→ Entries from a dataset
- - - - -
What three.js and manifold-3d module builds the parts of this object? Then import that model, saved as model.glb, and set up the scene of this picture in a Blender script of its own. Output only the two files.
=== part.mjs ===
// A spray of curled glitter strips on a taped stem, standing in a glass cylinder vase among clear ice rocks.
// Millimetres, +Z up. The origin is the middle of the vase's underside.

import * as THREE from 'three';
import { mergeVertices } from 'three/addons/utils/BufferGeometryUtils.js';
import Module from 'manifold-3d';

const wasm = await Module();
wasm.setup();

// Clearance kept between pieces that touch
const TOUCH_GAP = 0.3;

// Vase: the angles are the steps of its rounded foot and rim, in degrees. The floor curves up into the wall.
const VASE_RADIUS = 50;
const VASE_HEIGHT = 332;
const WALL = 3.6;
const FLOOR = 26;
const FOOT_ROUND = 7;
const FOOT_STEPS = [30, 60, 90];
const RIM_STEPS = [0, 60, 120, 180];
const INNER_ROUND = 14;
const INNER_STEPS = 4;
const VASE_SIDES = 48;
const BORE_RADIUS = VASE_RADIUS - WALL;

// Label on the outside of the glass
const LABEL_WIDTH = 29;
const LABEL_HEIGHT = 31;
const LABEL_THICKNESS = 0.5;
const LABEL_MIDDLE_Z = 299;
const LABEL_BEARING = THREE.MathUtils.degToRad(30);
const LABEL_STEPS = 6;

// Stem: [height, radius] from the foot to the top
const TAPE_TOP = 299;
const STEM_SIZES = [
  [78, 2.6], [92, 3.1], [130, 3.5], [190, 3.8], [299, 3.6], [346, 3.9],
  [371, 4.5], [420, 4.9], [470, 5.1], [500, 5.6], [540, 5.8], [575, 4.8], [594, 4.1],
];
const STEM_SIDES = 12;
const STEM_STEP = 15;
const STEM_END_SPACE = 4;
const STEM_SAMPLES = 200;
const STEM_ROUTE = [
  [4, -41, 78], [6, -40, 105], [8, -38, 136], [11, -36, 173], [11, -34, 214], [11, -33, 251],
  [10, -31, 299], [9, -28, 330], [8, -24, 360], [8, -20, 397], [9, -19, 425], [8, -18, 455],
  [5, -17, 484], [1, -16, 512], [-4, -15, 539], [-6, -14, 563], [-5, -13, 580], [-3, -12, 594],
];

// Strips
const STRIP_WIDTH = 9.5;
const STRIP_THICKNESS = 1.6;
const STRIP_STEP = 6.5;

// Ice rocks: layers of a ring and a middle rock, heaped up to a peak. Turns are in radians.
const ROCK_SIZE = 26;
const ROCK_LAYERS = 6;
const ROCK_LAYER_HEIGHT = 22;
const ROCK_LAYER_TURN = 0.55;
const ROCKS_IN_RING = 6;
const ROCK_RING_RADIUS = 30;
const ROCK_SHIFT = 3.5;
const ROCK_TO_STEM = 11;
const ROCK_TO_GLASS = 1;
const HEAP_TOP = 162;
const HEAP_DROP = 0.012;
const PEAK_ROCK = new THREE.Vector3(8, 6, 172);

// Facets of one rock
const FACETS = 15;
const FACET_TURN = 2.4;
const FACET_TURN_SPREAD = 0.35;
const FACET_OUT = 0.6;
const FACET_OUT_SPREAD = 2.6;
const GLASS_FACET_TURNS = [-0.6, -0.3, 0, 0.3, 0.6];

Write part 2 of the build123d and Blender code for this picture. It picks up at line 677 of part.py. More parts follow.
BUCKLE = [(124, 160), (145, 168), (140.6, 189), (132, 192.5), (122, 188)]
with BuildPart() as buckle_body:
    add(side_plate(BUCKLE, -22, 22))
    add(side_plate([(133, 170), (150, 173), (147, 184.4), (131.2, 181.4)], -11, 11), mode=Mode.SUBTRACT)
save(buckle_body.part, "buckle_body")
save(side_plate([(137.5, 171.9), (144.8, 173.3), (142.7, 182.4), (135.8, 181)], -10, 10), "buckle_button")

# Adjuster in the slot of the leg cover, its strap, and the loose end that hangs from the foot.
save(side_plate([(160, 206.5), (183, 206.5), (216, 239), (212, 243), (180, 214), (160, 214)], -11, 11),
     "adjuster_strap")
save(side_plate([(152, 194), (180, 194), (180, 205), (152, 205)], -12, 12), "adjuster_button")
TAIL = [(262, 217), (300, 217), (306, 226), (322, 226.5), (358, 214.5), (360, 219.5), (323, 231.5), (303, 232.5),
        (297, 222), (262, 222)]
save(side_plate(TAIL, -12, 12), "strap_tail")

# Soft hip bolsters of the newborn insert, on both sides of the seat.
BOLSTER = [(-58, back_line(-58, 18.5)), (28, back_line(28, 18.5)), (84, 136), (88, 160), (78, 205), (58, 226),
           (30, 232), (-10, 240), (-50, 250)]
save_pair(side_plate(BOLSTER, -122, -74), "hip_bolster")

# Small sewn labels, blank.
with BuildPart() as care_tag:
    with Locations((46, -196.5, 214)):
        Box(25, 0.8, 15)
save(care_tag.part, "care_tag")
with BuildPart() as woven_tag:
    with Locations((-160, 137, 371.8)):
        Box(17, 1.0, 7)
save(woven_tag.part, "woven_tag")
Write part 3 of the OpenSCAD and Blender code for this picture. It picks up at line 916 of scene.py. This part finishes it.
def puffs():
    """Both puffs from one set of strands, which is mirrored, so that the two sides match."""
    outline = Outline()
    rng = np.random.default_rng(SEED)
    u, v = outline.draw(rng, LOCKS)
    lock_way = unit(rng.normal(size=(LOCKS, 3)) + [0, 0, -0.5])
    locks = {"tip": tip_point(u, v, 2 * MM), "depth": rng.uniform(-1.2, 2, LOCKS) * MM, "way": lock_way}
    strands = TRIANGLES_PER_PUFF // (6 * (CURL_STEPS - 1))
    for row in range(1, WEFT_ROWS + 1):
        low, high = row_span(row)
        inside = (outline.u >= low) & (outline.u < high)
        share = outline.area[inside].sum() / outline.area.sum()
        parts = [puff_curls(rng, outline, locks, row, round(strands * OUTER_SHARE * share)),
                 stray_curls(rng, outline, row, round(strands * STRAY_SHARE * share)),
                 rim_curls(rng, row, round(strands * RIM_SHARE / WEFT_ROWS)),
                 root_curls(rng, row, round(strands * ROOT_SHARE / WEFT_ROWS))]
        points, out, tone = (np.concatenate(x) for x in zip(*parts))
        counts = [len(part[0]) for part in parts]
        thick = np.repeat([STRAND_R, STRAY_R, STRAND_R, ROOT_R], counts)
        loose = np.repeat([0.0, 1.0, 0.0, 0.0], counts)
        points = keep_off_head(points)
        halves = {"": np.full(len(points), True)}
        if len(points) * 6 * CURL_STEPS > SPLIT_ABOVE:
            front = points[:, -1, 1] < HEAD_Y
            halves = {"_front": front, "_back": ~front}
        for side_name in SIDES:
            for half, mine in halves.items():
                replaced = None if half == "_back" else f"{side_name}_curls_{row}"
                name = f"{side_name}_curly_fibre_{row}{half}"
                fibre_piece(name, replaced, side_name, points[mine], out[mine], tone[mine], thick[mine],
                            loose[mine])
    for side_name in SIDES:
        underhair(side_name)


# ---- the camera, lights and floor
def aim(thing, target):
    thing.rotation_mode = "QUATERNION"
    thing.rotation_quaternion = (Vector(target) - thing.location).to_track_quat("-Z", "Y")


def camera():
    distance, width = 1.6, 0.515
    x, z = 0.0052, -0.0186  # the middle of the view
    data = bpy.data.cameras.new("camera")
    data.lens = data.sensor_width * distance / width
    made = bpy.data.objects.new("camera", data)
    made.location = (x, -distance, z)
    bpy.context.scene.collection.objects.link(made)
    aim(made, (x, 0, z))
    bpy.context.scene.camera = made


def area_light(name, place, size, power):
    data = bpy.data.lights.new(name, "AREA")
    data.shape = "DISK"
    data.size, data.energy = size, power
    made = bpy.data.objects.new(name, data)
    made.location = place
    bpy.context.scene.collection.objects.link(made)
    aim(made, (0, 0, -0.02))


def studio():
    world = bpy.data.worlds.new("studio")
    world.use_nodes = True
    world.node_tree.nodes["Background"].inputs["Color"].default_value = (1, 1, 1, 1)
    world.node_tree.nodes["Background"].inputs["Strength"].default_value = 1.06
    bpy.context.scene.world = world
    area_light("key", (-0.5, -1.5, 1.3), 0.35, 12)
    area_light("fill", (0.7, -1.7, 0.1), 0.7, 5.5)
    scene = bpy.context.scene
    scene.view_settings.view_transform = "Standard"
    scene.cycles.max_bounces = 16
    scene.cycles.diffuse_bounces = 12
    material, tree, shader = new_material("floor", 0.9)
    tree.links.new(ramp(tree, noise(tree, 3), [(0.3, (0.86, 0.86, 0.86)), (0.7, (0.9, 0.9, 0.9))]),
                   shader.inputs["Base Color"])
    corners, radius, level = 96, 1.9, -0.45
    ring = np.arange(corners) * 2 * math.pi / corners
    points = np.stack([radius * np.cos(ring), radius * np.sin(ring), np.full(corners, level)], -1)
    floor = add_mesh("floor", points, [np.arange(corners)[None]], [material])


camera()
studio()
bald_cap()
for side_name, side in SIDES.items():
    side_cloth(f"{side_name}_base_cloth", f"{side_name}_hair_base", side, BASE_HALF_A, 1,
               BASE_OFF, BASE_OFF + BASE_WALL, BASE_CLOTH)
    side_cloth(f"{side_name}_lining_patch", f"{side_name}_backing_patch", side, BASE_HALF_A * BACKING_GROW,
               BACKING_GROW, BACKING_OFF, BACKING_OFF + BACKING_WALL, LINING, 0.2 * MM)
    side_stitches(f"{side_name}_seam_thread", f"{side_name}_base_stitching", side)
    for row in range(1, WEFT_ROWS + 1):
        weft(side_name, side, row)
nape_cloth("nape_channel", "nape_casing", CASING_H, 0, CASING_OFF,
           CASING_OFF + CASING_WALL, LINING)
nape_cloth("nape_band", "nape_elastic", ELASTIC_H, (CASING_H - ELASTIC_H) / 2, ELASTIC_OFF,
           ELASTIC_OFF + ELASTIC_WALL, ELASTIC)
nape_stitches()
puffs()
- - - - -
Select every line of the records holding the string "scene".

What three.js and manifold-3d module builds the parts of this object? Then import that model, saved as model.glb, and set up the scene of this picture in a Blender script of its own. Output only the two files.
Write part 3 of the OpenSCAD and Blender code for this picture. It picks up at line 916 of scene.py. This part finishes it.
    bpy.context.scene.collection.objects.link(made)
    bpy.context.scene.camera = made
    bpy.context.scene.collection.objects.link(made)
    bpy.context.scene.world = world
    scene = bpy.context.scene
    scene.view_settings.view_transform = "Standard"
    scene.cycles.max_bounces = 16
    scene.cycles.diffuse_bounces = 12